Mis queridos animales

Los poderes públicos han tomado conciencia del problema. En 2015 España firmó el Convenio Europeo de Protección de Animales de Compañía, ratificado por el Senado en mayo de 2017. Pero la ciudadanía ha ido mucho más allá. No solo las mascotas necesitan protección. También los animales que viven en libertad. Tal vez, más.
Hace poco supimos por las redes sociales de un mal nacido que golpeaba contra el suelo a un zorro moribundo. Y raro es el día que los medios digitales no repican imágenes de malos tratos a las mascotas propias. La vida misma. Hay cazadores sensibles al sufrimiento del animal y cazadores crueles porque el mundo los hizo así, como a Jeannette, la “rebelde” de Saura.

A medida que en los últimos años ha ido aflorando la sensibilidad social que aborrece esas conductas, también ha ido aflorando una legislación más dura en el BOE. No obstante, salvo error u omisión, hasta el momento nadie ha ingresado en prisión por la comisión del delito de maltrato contemplado en el artículo 337 del Código Penal.
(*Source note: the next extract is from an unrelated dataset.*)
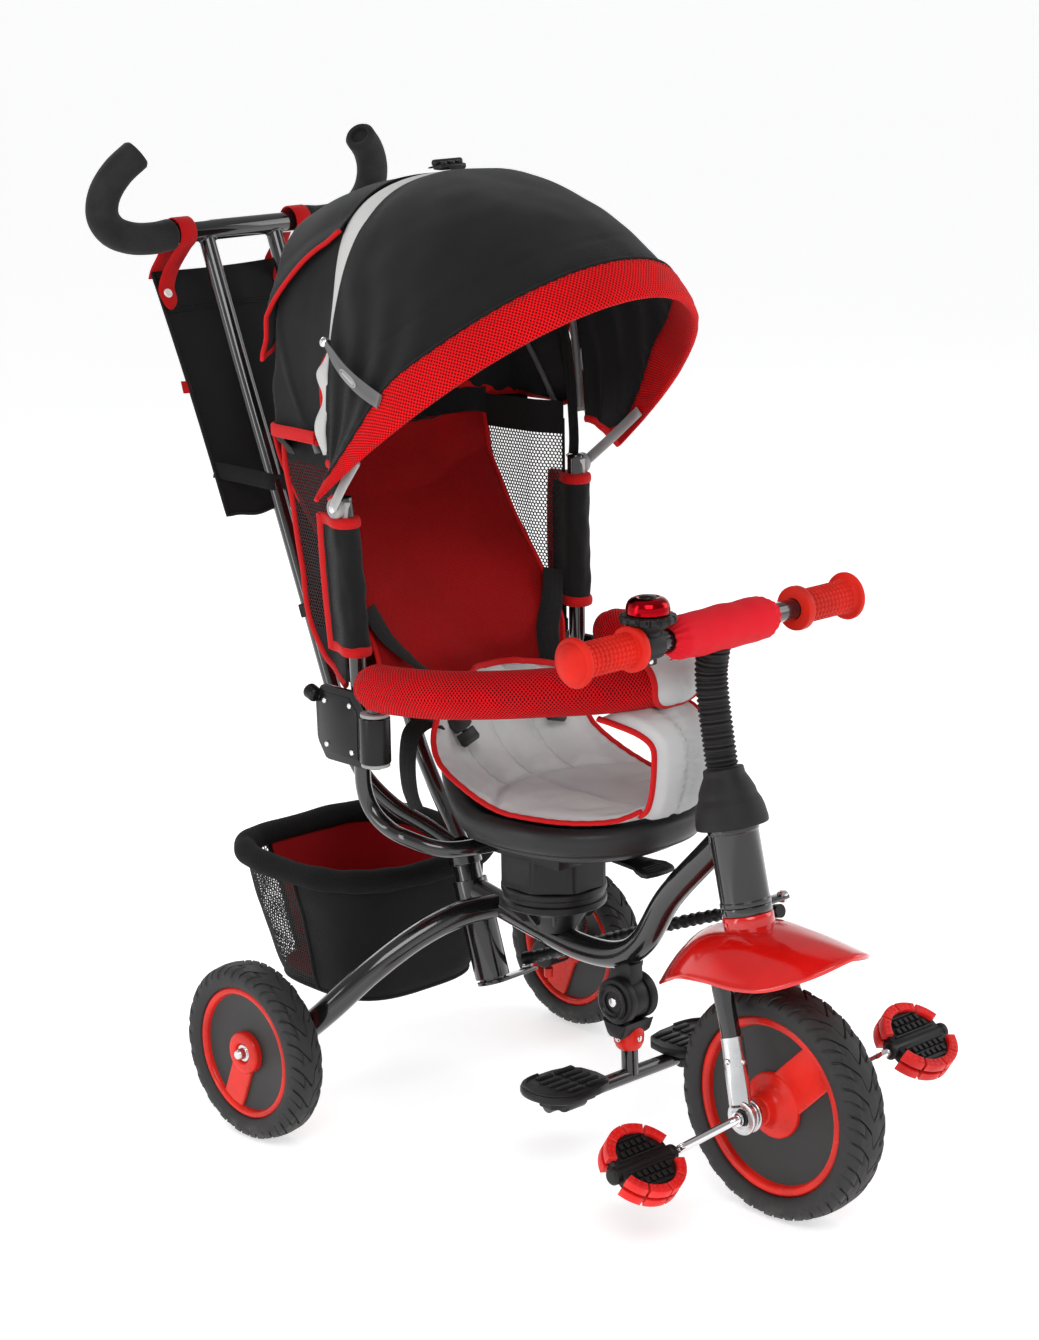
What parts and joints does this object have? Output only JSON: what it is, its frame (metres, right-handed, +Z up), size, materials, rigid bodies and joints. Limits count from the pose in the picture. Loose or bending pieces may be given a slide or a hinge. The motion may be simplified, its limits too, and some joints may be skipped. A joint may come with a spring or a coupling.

Estamos ante una nueva vuelta de tuerca en el telar parlamentario, donde se tramita una proposición de ley (iniciativa de Podemos) que prohíbe el maltrato donde no exista habilitación legal (fines docentes, alimentación cárnica, sacrificios en ganadería*). Se propone el endurecimiento de penas. Hasta dos años y medio de prisión en algunos supuestos. Aparece “animal vertebrado”, como objeto de protección, sin distinguir entre doméstico y salvaje o que vive en libertad. Lo cual supondría acabar con la caza y la pesca. Está servido el consabido malestar de quienes defienden estas prácticas dizque deportivas.

Son propuestas de los “animalistas” polémicas. Sobre todo las que incluyen prohibiciones de prácticas seculares. El problema estriba en el modo de llevar el amor a los animales al derecho positivo sin quedarse solo en el prohibicionismo. Mejor la mentalización que el castigo, la prohibición o la cárcel. Dicho sea por alguien que es incapaz de hacer daño a un animal. Por educación. O por una sensibilidad forjada precisamente por reacción a lo vivido en una infancia rural donde se apedreaba a perros que se estaban apareando en la calle, se crucificaban moscas o se tiraba al río una camada de gatitos. Pero nunca creí que esas personas fueran criminales con la maldad en los genes.

Aún hoy uno ve con espanto que, aunque se ha mejorado mucho, ciertas prácticas no han desaparecido. Pero nunca pediría la cárcel para mi tía María, que le retuerce el cuello a un pollo antes de pasarlo por la cocina. Ni para mi amigo Pedro, que acelera hasta matar la liebre cuando ésta busca la luz de los faros del coche.